Reconnu internationalement, le travail de Crystal Pite et de sa troupe, Kidd Pivot installée à Vancouver, sillonne le monde. La chorégraphe œuvre depuis trois décennies et creuse son sillon, ses dernières productions ont remporté un vif succès : Betroffenheit en 2015, en collaboration avec le metteur en scène Jonathon Young dans une coproduction avec Electric Company Theatre cherchait déjà entre la danse et le théâtre ; The Tempest Replica en 2011 avait pour source La Tempête de Shakespeare ; The You Show en 2010 se composait de quatre pièces et parlait d’amour ; Dark matters en 2009 avait deux parties, l’une, théâtrale, l’autre, chorégraphique. Avec le Ballet de l’Opéra National de Paris, Crystal Pite a présenté en 2016 The Seasons’ Canon, où dans une lumière d’orage les gestes se construisaient en écho et les rythmes en canon sur Les Quatre Saisons de Vivaldi, revisitées par Max Richter. La chorégraphe collabore notamment avec des artistes du Canada, des États-Unis et d’Europe, son inventivité et son style sont unanimement loués. Elle voyage et nous fait voyager entre éléments classiques et contemporains – elle a entre autres longtemps dansé avec le Ballet de Francfort, de William Forsythe – et dans une grande liberté d’improvisations, au final, toujours très maitrisées.
Invitée du Théâtre de la Ville, Crystal Pite présente Revisor cette année à Paris, six ans après sa création, en collaboration avec Jonathon Young. Ensemble, ils poursuivent leurs recherches entre le geste et la parole. La chorégraphe s’empare de la pièce satirique de Nicolas Gogol, Le Révizor, écrite en 1835, sur le thème du pouvoir et de la corruption, idée que lui avait soufflée Alexandre Pouchkine et qu’il n’a cessé de retoucher au fil des années. Véritable comédie humaine, l’humour corrosif de Gogol s’attaquait, en cinq actes, aux abus de l’administration : le bourgmestre et les bureaucrates d’une petite ville de la province russe attendent un inspecteur envoyé – incognito – par le gouvernement, un révizor. Ils se demandent bien pourquoi et sont aux abois, cherchant ce qu’on pourrait leur reprocher. Ils tentent de tout dissimuler soigneusement, organisent la tricherie, nettoient et s’apprêtent à mettre les petits plats dans les grands. Ils ne savent ni qui viendra, ni à quel moment.

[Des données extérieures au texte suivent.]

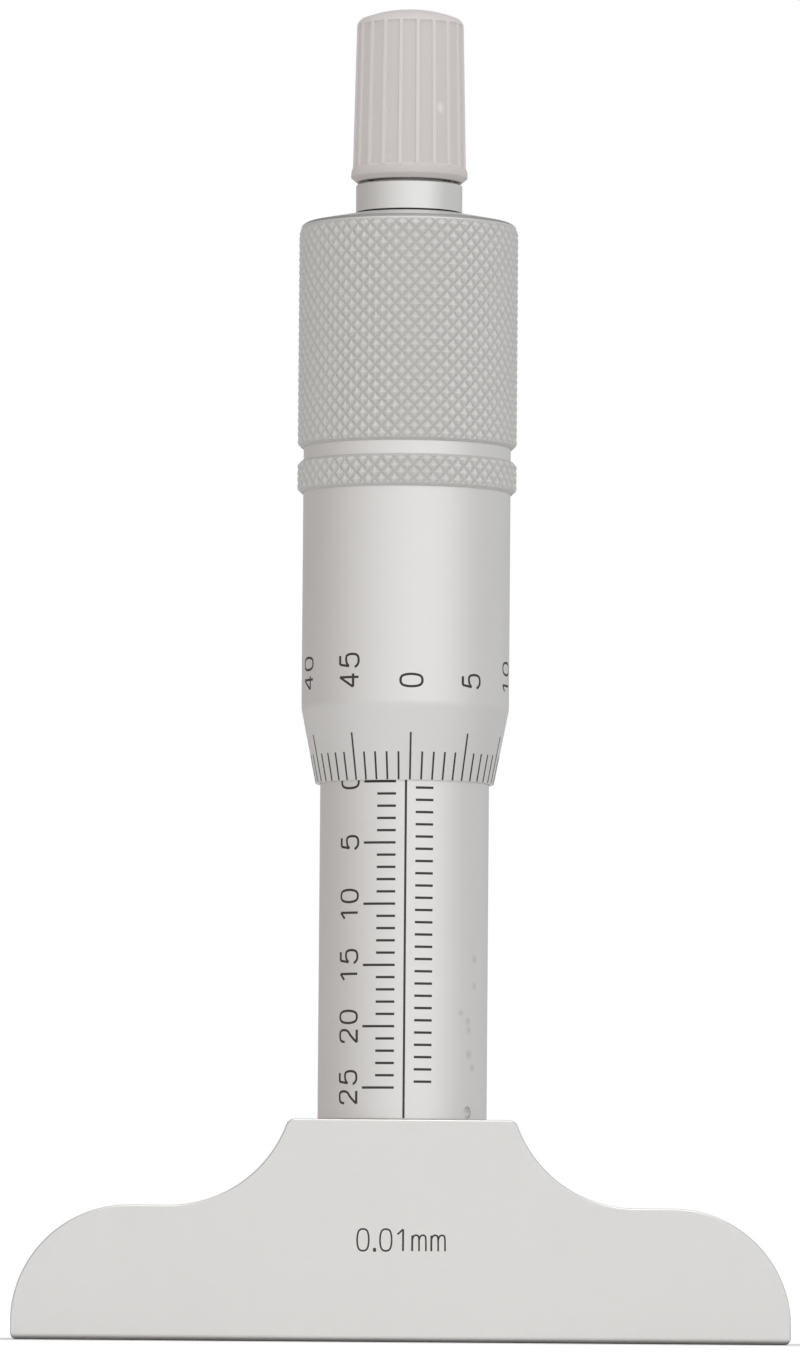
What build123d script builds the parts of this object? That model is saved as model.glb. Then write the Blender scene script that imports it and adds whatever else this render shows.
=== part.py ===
from build123d import *
import os
from math import asin, cos, radians, sin, sqrt, tan

# Depth micrometer, 0 to 25 mm, standing on its reference face.
# Lengths are in millimetres and angles in degrees. Z is the spindle's axis and points up, X runs
# along the base, and the scale faces -Y. The origin is on the reference face, on the axis.
# The micrometer reads zero: the end of the rod is level with the reference face, and the mouth of
# the thimble stands on the zero line of the sleeve.

# Reading
measuring_range = 25.0

# Gaps, each measured on one side
press_gap = 0.01  # between parts that are pressed, screwed or glued together
running_gap = 0.02  # between parts that turn or slide in each other
overrun = 1.0  # how far a cutting tool starts outside the material
drill_point = 118.0  # degrees, of a blind hole's end

# Base: a ground steel bridge
base_length = 63.5
base_thickness = 16.0
wing_height = 11.0
wing_end_straight = 1.4  # upright stretch at the end of a wing, under its round
boss_height = 18.1
boss_width = 18.5
sweep_radius = 10.2  # concave sweep between wing and boss
boss_corner = 0.7  # round between sweep and boss
base_edge = 0.18  # chamfer along the front and back outlines
foot_edge = 0.33  # chamfer around the reference face
base_floor = 4.0  # steel left under the stem
rod_hole_gap = 0.6

# Spindle: rod, thread, collar and taper in one piece
rod_diameter = 5.0
rod_edge = 0.2
thread_step = 0.75  # from the rod up to the thread
thread_bottom_spare = 2.0  # from the rod guide to the thread, with the rod fully out
collar_step = 0.75  # from the thread up to the collar
collar_spare = 0.4  # from the nut to the collar, with the rod fully out
collar_height = 0.2
taper_drop = 0.5  # by how much the seat of the thimble narrows
stud_hole_spare = 1.2

# Stem: pressed into the base, guides the rod and ends in the slotted spindle nut
rod_guide_length = 15.0
relief_depth = 0.35  # of the bore between guide and nut, beyond the thread
nut_wall = 2.0
nut_seat_length = 8.0
nut_seat_drop = 0.15  # by how much the thread of the adjusting nut narrows
nut_length = 14.6
nut_slot_length = 7.0
nut_slot_width = 0.6
nut_slot_count = 4
stem_step = 0.73  # from the seat of the adjusting nut out to the stem
stem_lip = 0.3  # stem showing above the outer sleeve
spigot_step = 1.0  # shoulder that seats on the boss
stem_edge = 0.3

# Adjusting nut
adjusting_nut_height = 4.0
adjusting_nut_wall = 0.8
adjusting_nut_drop = 1.0  # from the top of the spindle nut down to it
spanner_notch_width = 1.2
spanner_notch_depth = 1.0
spanner_notch_count = 2

# Outer sleeve: carries the scale and is turned to set zero
sleeve_wall = 0.93
sleeve_foot_gap = 0.02
sleeve_foot_margin = 2.7  # from the boss to the last line of the scale
sleeve_overlap = 6.5  # from the zero line up into the thimble
sleeve_edge = 0.2
key_hole_diameter = 1.0
key_hole_depth = 0.45
key_hole_rise = 0.66  # from the boss to the middle of the hole
key_hole_angle = 50.0  # degrees round from the front, to the right

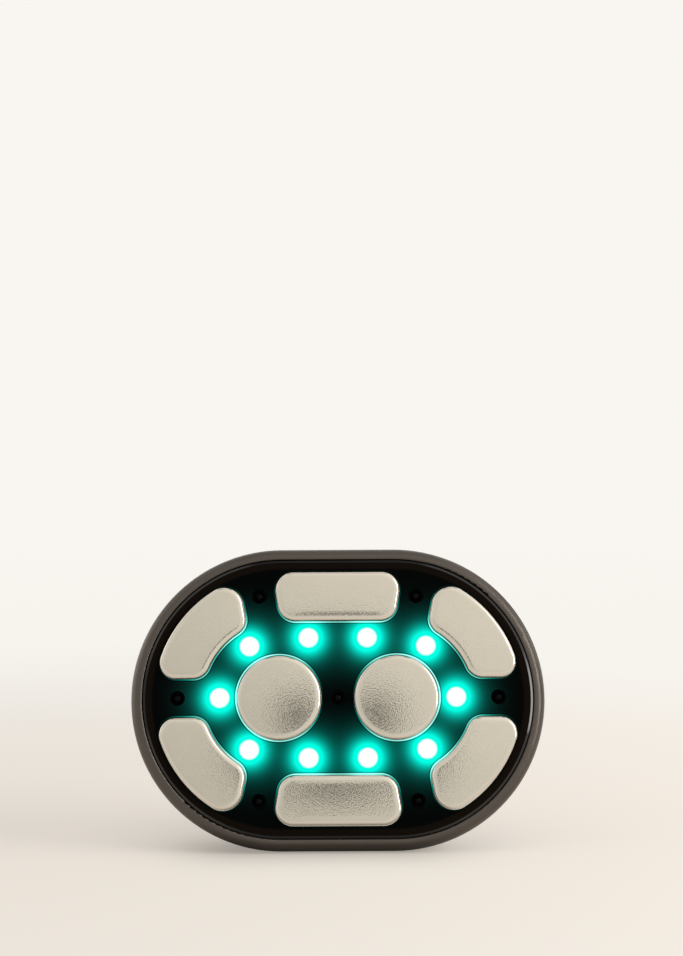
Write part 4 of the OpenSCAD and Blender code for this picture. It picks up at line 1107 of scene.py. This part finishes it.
@dataclass(frozen=True)
class Pads:
    """The eight metal pads: a crowned face with a rounded edge, a flange and a stud behind."""

    proud: float = 1.3
    edge_r: float = 1.3
    edge_tilts: Point = (52.0, 3.5)
    edge_steps: int = 9
    roll_w: float = 0.7
    roll_steps: int = 4
    crown_r: float = 620.0
    facet: float = 2.6
    flange_w: float = 0.9
    flange_front: float = -2.0
    flange_back: float = -3.2
    stud_r: float = 2.5
    stud_end: float = -5.7
    stud_sides: int = 32
    corner_stud: Point = (40.55, 17.62)
    round_bow: Point = (1.0, 1.0)
    bar_bow: Point = (0.1, 1.2)
    corner_bow: Point = (0.7, 0.7)
    flat: float = 1e-4

    def build(self) -> None:
        """Builds the pads one after the other."""
        signs = {-1: "left", 1: "right"}
        rows = {-1: "bottom", 1: "top"}
        for side, word in signs.items():
            self.pad(f"round_pad_{word}", LAYOUT.round_pad(side), (side * LAYOUT.round_x, 0),
                     f"electrode_round_{word}", self.round_bow)
        middle = (LAYOUT.bar_in_y + LAYOUT.bar_out_y) / 2
        for row, word in rows.items():
            self.pad(f"bar_pad_{word}", LAYOUT.bar_pad(row), (0, row * middle),
                     f"electrode_bar_{word}", self.bar_bow)
        x, y = self.corner_stud
        for row, level in rows.items():
            for side, word in signs.items():
                self.pad(f"corner_pad_{level}_{word}", LAYOUT.corner_pad(side, row),
                         (side * x, row * y), f"electrode_corner_{level}_{word}",
                         self.corner_bow)

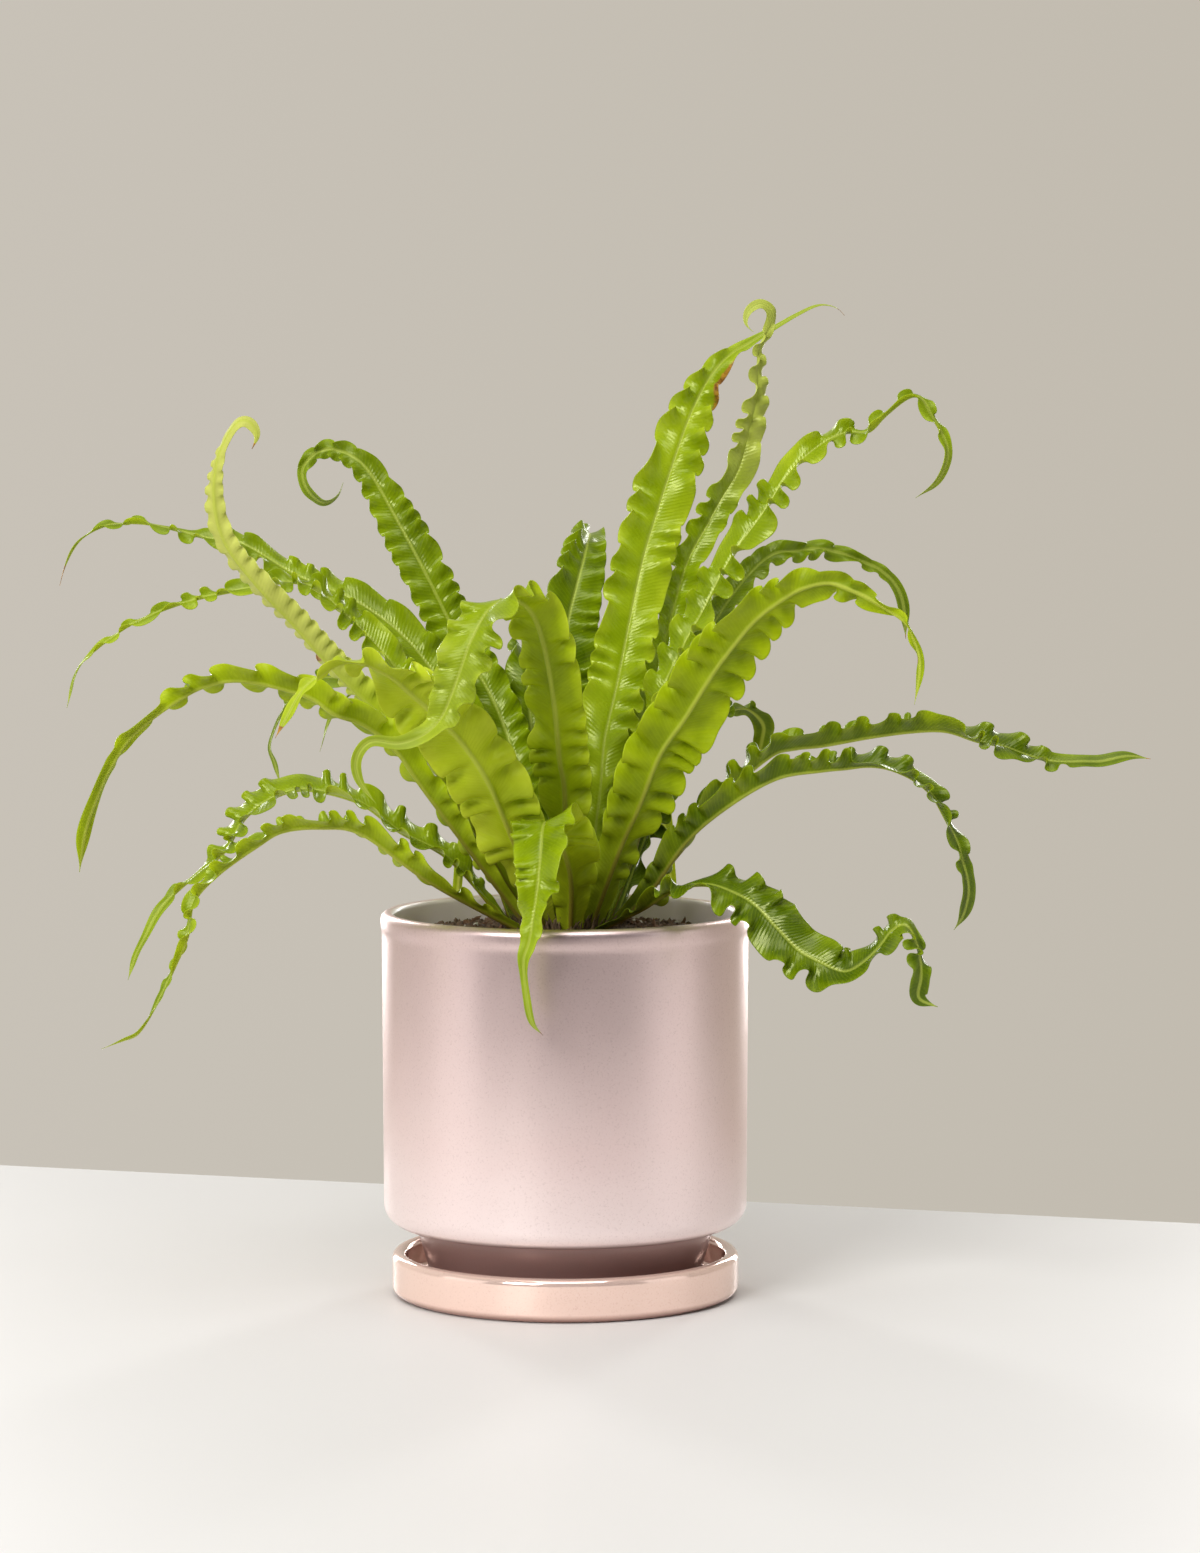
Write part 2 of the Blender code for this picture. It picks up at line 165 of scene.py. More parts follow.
def grid_faces(rows, columns, close_rows=False, close_columns=False):
    """Quads of a rows by columns grid of points, optionally joined end to end either way."""
    row = np.arange(rows if close_rows else rows - 1)
    column = np.arange(columns if close_columns else columns - 1)
    r, c = np.meshgrid(row, column, indexing="ij")
    after_r = (r + 1) % rows
    after_c = (c + 1) % columns
    corners = (r * columns + c, r * columns + after_c, after_r * columns + after_c, after_r * columns + c)
    return np.stack(corners, axis=-1).reshape(-1, 4)


def piece(name, points, faces, made, smooth=True):
    """An object at the origin from whole arrays of points and faces."""
    mesh = bpy.data.meshes.new(name)
    mesh.from_pydata(points.reshape(-1, 3).tolist(), [], faces.tolist())
    mesh.materials.append(made)
    mesh.validate()
    mesh.polygons.foreach_set("use_smooth", np.full(len(mesh.polygons), smooth))
    obj = bpy.data.objects.new(name, mesh)
    bpy.context.scene.collection.objects.link(obj)
    return obj


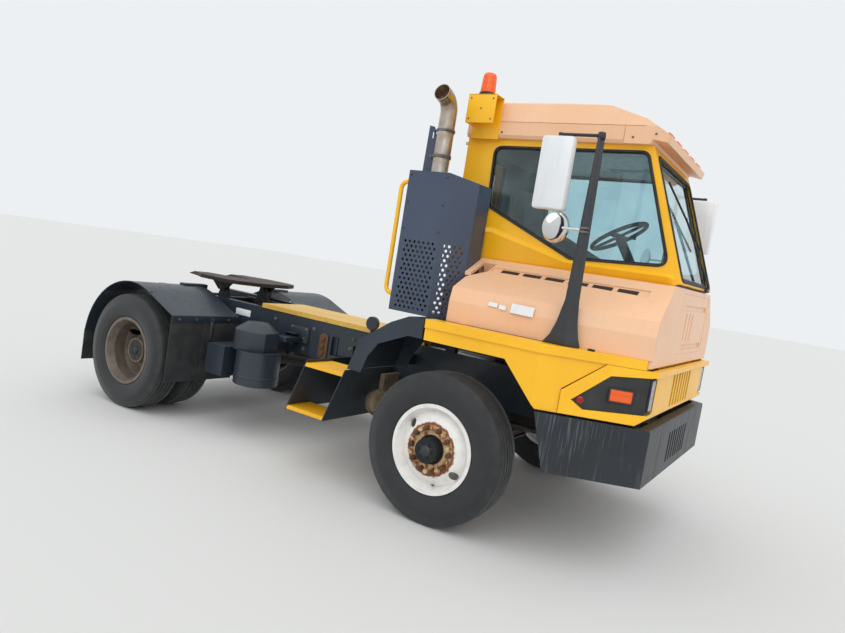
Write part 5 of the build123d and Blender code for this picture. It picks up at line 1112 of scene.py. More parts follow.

Soudain, deux habitants l’annoncent, ils ont vu un jeune voyageur fraîchement arrivé à l’auberge, le Révizor est là ! Sans dessus dessous, tous lui réservent un accueil en tambours et trompettes, le couvrent d’honneurs et de flatteries, déploient complaisances et bassesses. On assiste au ridicule de situations de compromissions à outrance jusqu’à ce que la baudruche se dégonfle quand, au final, on leur fait savoir qu’ils se sont fourvoyés : « Un fonctionnaire arrivé de Pétersbourg sur ordre du gouvernement vous prie de vous rendre immédiatement chez lui. Il est descendu à l’hôtel… » annonce un gendarme qui introduit cette fois l’arrivée du véritable Révizor. Le jeune voyageur qu’ils avaient accueilli en grande pompe ayant compris la méprise, s’était engouffré dans les sinuosités de la bêtise, tirant profit de la situation. Farce ou satire sociale, tous les administratifs de la ville, Gouverneur en tête, ont bel et bien été bernés, un grand éclat de rire pour le public. La pièce remporta un succès au goût de scandale, chacun en prenant pour son grade dans les hautes sphères du pouvoir, mais Nicolas Gogol garda un goût amer des critiques émises, lui qui aurait voulu être acteur et dont le père, d’origine ukrainienne, était auteur et metteur en scène.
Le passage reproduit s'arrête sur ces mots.